Ma che cosa pensa il magistrato del proprio provvedimento che tiene in prigione una donna e il suo bambino? Ci sono tre ipotesi, mi pare. La prima: pensa che sia giusto, e cioè che sia appropriata la legge che, suo tramite, realizza quell’abominio. Se è così, credo sia esatto tenerlo per aguzzino, perché non si vede come considerare altrimenti uno che imprigiona quell’innocente.

Seconda ipotesi: pensa che sia ingiusto, e cioè che nessuna legge dovrebbe obbligarlo ad arrecare quel male. Se è così, credo sia esatto tenerlo per vigliacco, perché diversamente non si saprebbe come definire chi non si assolve da quell’obbligo rinunciando a farsi strumento di una simile crudeltà.
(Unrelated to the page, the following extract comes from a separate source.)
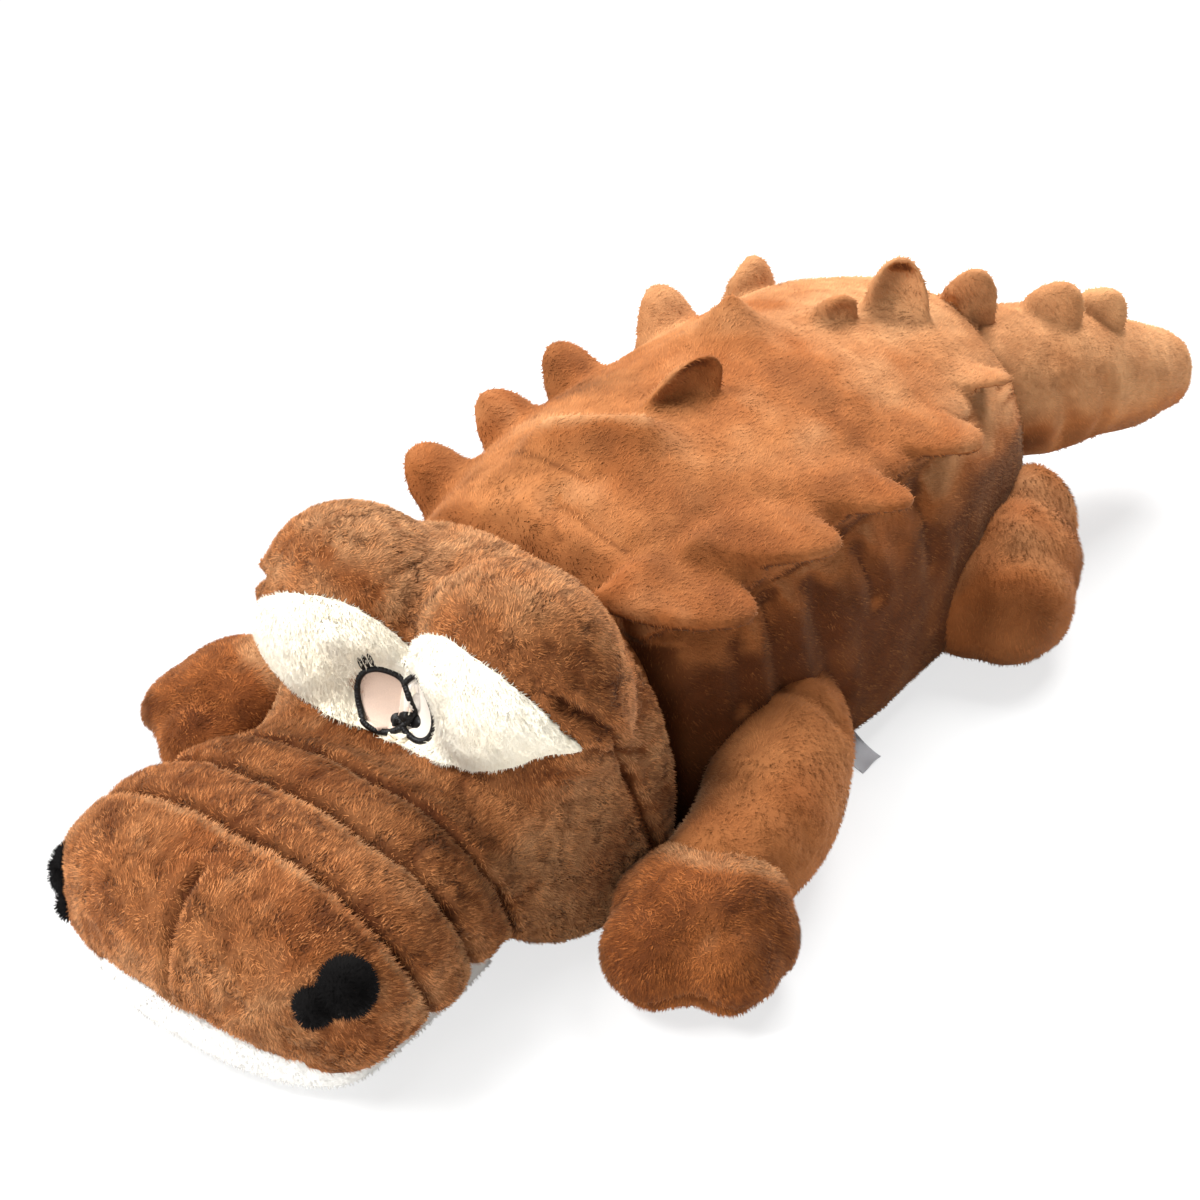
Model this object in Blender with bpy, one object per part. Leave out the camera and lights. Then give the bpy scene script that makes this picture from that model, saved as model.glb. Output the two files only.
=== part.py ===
# Stuffed plush crocodile lying on its belly: body, neck, head, four limbs, tail, back scutes and label.
# The animal faces -Y, its left side is +X, and the floor is at z = 0. All lengths are in metres.
import math

import bmesh
import bpy
from mathutils import Matrix, Vector

# Gaps and cloth
GAP = 0.0003
CLEARANCE = 0.0004
LIMB_CLEARANCE = 0.0007
SWING_CLEARANCE = 0.0015
SKIN = 0.006
FLAT_CUT = 0.0005
OVERRUN = 0.05

# Body: the front end lies this far ahead of the origin
TORSO_FRONT = -0.151
TORSO_LENGTH = 0.486
TORSO_HALF_WIDTH = 0.155
TORSO_HEIGHT = 0.249
TORSO_BELT = 0.100
# The stuffed belly is pressed this flat by the toy's own weight
BELLY_FLAT_CUT = 0.002
BELLY_SEAM = 0.020
FLANK_SEAM_SHARE = 0.775
TORSO_POINTS = 22
TORSO_CORE_POINTS = 12
UPPER_POWER = 0.85
LOWER_POWER = 0.40
# Place along the body, half width, height, and how far the underside lifts off the floor
TORSO_SHARES = (
    (0.000, 0.745, 0.850, 0.30),
    (0.023, 0.845, 0.888, 0.10),
    (0.074, 0.915, 0.928, 0.00),
    (0.187, 0.961, 0.968, 0.00),
    (0.311, 0.987, 0.990, 0.00),
    (0.434, 1.000, 1.000, 0.00),
    (0.578, 0.993, 1.000, 0.00),
    (0.722, 0.954, 0.992, 0.00),
    (0.825, 0.901, 0.976, 0.00),
    (0.907, 0.816, 0.944, 0.06),
    (0.959, 0.724, 0.904, 0.20),
    (1.000, 0.590, 0.845, 0.42),
)
TORSO_CORE_STATIONS = (0, 2, 5, 8, 10, 11)

# Neck: one stuffed ball that the head and the body close round
NECK_RADIUS = 0.095
NECK_Y = -0.166
NECK_Z = 0.108
NECK_SEGMENTS = 18

# Head
HEAD_BACK = -0.181
HEAD_LENGTH = 0.343
HEAD_HALF_WIDTH = 0.151
HEAD_HEIGHT = 0.228
HEAD_BELT = 0.058
HEAD_POINTS = 20
HEAD_CORE_POINTS = 12
HEAD_LOWER_POWER = 0.45
# Place along the head from the back, half width, height and lift; the narrow rows are the sewn creases
HEAD_SHARES = (
    (0.000, 0.900, 0.940, 0.10),
    (0.026, 0.974, 0.982, 0.00),
    (0.085, 1.000, 1.000, 0.00),
    (0.157, 0.967, 0.978, 0.00),
    (0.230, 0.907, 0.890, 0.00),
    (0.303, 0.834, 0.730, 0.00),
    (0.362, 0.768, 0.592, 0.00),
    (0.411, 0.728, 0.552, 0.00),
    (0.455, 0.695, 0.535, 0.00),
    (0.484, 0.750, 0.582, 0.00),
    (0.522, 0.775, 0.588, 0.00),
    (0.560, 0.738, 0.531, 0.00),
    (0.595, 0.800, 0.582, 0.00),
    (0.650, 0.828, 0.585, 0.00),
    (0.700, 0.800, 0.526, 0.00),
    (0.735, 0.842, 0.575, 0.00),
    (0.800, 0.858, 0.580, 0.00),
    (0.875, 0.800, 0.560, 0.04),
    (0.930, 0.675, 0.505, 0.12),
    (0.970, 0.480, 0.415, 0.26),
    (1.000, 0.200, 0.280, 0.52),
)
HEAD_CORE_STATIONS = (0, 2, 4, 6, 8, 11, 14, 17, 19)
JAW_SEAM = 0.036
CHEEK_SEAM = 0.010
JAW_SEAM_END_SHARE = 0.43
CHEEK_SEAM_START_SHARE = 0.33
HEAD_NOD_ANGLE = 8.0
HEAD_TURN_ANGLE = 10.0

# Brows and eyes, set on the head: places are shares of its half width, length and height
BROW_RADII = (0.075, 0.062, 0.089)
BROW_PLACE_SHARES = (0.397, 0.233, 0.732)
BROW_SEGMENTS = 18
BROW_RINGS = 12
PATCH_THICKNESS = 0.004
# Outline of an eye patch seen from the front, as shares of the brow's radii from its middle
PATCH_SHARES = (
    (-0.76, -0.54),
    (-0.76, 0.25),
    (-0.42, 0.50),
    (0.05, 0.53),
    (0.52, 0.34),
    (0.96, 0.00),
    (0.88, -0.20),
    (0.44, -0.42),
    (-0.10, -0.55),
)
PATCH_DEPTH_SHARE = 0.10
IRIS_HALF_WIDTH = 0.0185
IRIS_HALF_HEIGHT = 0.0275
IRIS_RISE_SHARE = -0.20
IRIS_POINTS = 12
OUTLINE_WIDTH = 0.0035
THREAD = 0.001
PUPIL_RADIUS = 0.0070
PUPIL_IN_SHARE = -0.42
PUPIL_RISE_SHARE = -0.42
PUPIL_POINTS = 8
NOSTRIL_RADII = (0.026, 0.030, 0.026)
NOSTRIL_PLACE_SHARES = (0.640, 0.856, 0.362)
NOSTRIL_SEGMENTS = 14

# Arms and front paws: a root is given in shares of the body's half width, length and height
# The right arm lies a little closer to the head than the left one
SHOULDER_PLACE_SHARES = (0.850, 0.200, 0.217)
SHOULDER_RADIUS = 0.0445
ARM_SWING_ANGLE = 25.0
ARM_REST_ANGLES = {"left": 0.0, "right": 5.0}
ARM_LENGTH = 0.172
ARM_RADIUS = 0.0430
ARM_LINE_SHARES = (
    (0.000, 0.000, 0.000),
    (0.235, -0.350, -0.025),
    (0.350, -0.650, -0.035),
    (0.385, -0.930, -0.040),
)
ARM_RADIUS_SHARES = (1.00, 0.99, 0.97, 0.95)
LIMB_POINTS = 12
BALL_SEGMENTS = 14
PAW_SEGMENTS = 12
PAW_ANGLE = 28.0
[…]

La terza ipotesi, se possibile, è la più allarmante: e cioè che quel sequestratore di Stato ritenga in tal modo di adempiere a un’esigenza di giustizia così alta da giustificare – “purtroppo” – anche quel sacrificio.
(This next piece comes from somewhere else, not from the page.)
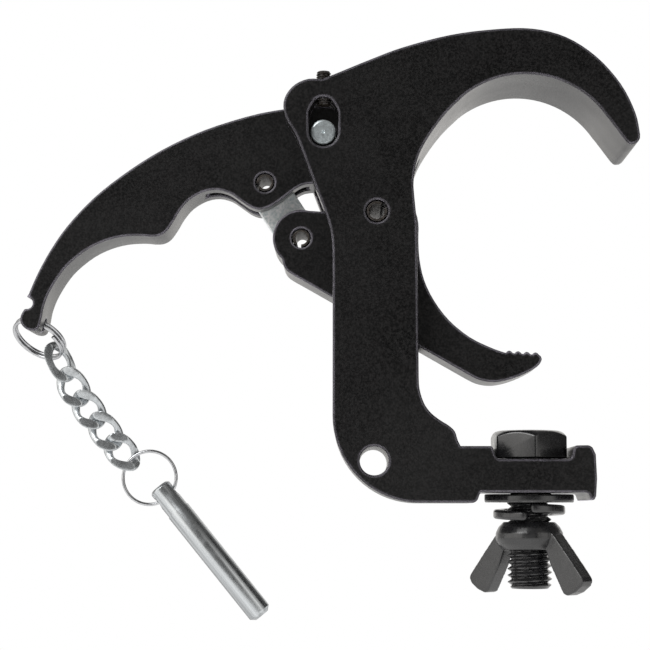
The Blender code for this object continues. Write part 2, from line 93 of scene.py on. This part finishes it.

Nei primi due casi è, alternativamente, la soddisfazione di chi tortura o l’inerzia di chi la infligge perché non ne ha sufficiente ripugnanza. Nel terzo, anche più gravemente, è il finalismo di chi la giustifica per quanto gli spiaccia. Lo stesso finalismo che allarga le braccia se il detenuto si impicca: perché, per la legge che ne comanda l’arresto, la vita del condannato è meno importante della sua vita rinchiusa. Lo stesso finalismo che fa spallucce davanti all’assoluzione in trafiletto dopo l’arresto in prima pagina: perché il potere di dimostrare la colpevolezza vale più del diritto di protestare l’innocenza. È uguale: quella madre deve subire la pena perché è giusto così; e se questa giustizia implica l’ingiustizia inflitta a un bambino, ebbene bisogna farsene una ragione perché persino l’infanzia libera è sacrificabile in nome della pretesa punitiva dello Stato.
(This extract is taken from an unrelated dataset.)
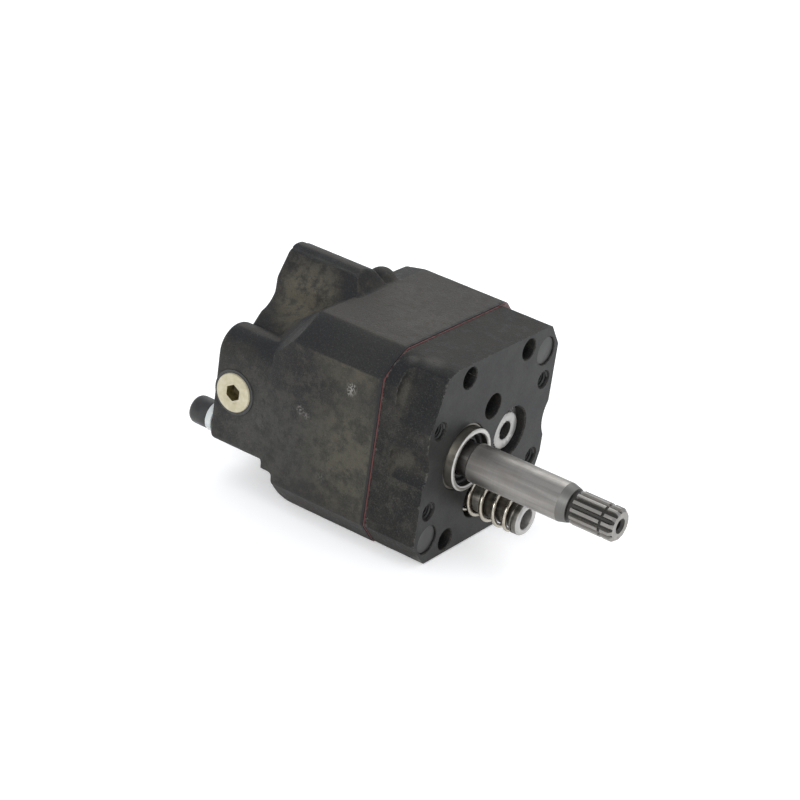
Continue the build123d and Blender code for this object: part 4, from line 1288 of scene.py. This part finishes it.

Si potrebbe aggiungere che, se questa inciviltà continua, il problema non è tanto del magistrato che con il suo potere la realizza, ma nostro, che quel potere continuiamo a lasciargli. Verissimo. Diciamo però che se uno, almeno uno, adoperasse l’autonomia e l’indipendenza che gli sorregge la carriera per dimostrare di non appartenere a nessuna di quelle tre categorie, allora qualcosa comincerebbe forse a cambiare.

Nel frattempo, con i bambini che continuano a essere tenuti in carcere, sarà gioco forza continuare a giudicare chi ce li manda per quel che è: un aguzzino o un vigliacco o un giustiziere. Dunque uno che non meriterebbe di essere giudice.